I know - how about something PLAIN??? I'd pay good money for decent pyjamas in a nice colour with NO stupid design on them.

How's that for a novel idea?

Wednesday, April 7, 2010

Chocolate before breakfast - the novel

On Sunday, 19 May 2002 at 10:46:12 PM I started writing a novel. The working title was "Chocolate Before Breakfast". Working on the advice that you write about what you know, it's about a smart-mouthed girl with red hair who eats a lot of chocolate and likes to muck around with computers. Not autobiographical at all.

Over the next three years I added bits to it, rewrote others, went to some writing courses, and if anyone asked (and even if they didn't) I'd say "Oh yes, I'm writing a book".

I still thought I was writing that book until I dug it out over Easter and discovered it was five years since I last wrote a word.

And yes, Chapter One still needs rewriting, but it's not too bad after that.
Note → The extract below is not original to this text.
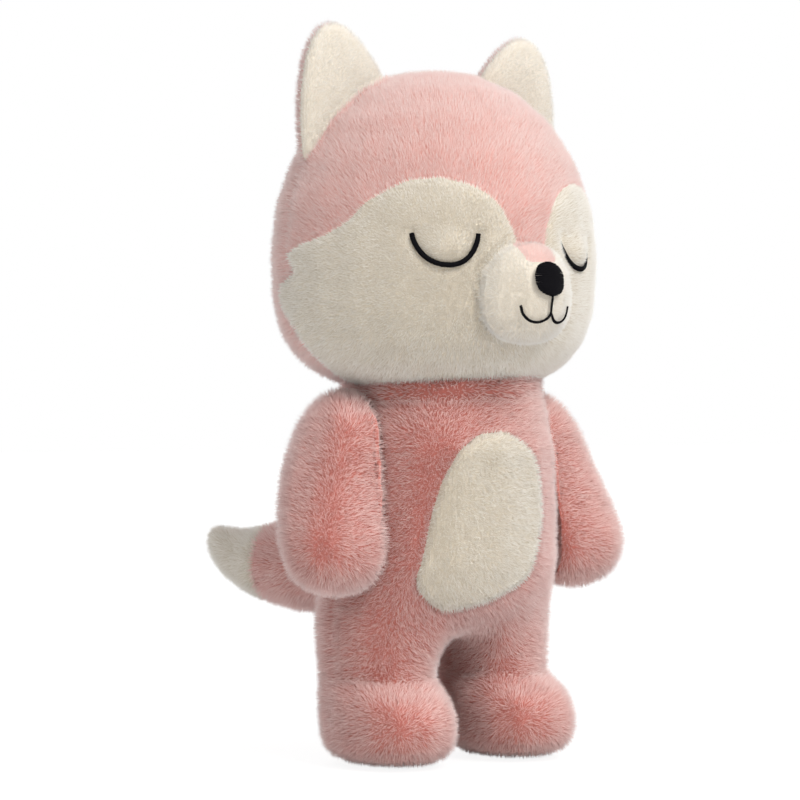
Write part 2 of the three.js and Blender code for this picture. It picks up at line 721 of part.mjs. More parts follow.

Maybe there should be a "Note from Author:" on the back page saying "If you can just get through Chapter One, this book is ok". I wonder if that would help it sell.

Anyway, what I found most interesting was discovering how much of what I'd written had become outdated in the five or more years since I last dabbled.
Of course when you're writing about technology that's always going to be a problem and I'll now have to go back and replace e-mail, e-government and e-commerce with iPhones, iPods and iPads.
I also mentioned items currently in the news: priests behaving badly, asylum seekers in detention centres and the hole in the ozone layer over the South Pole.

And now, in 2010, two of those items are still very much in the news, but concern about the ozone layer has now been replaced by concern about climate change. Five years ago people were only just starting to talk about that and George Bush and Johnny Howard were telling us there wasn't a problem.

Turns out the problem was with George and Johnny.

So, on the off-chance that it's going to be at least another five years before I finish this book, I'm going to have to either be a lot less specific about any references I make, or hope that I can forecast the future.

I wonder what will be in the news in 2015?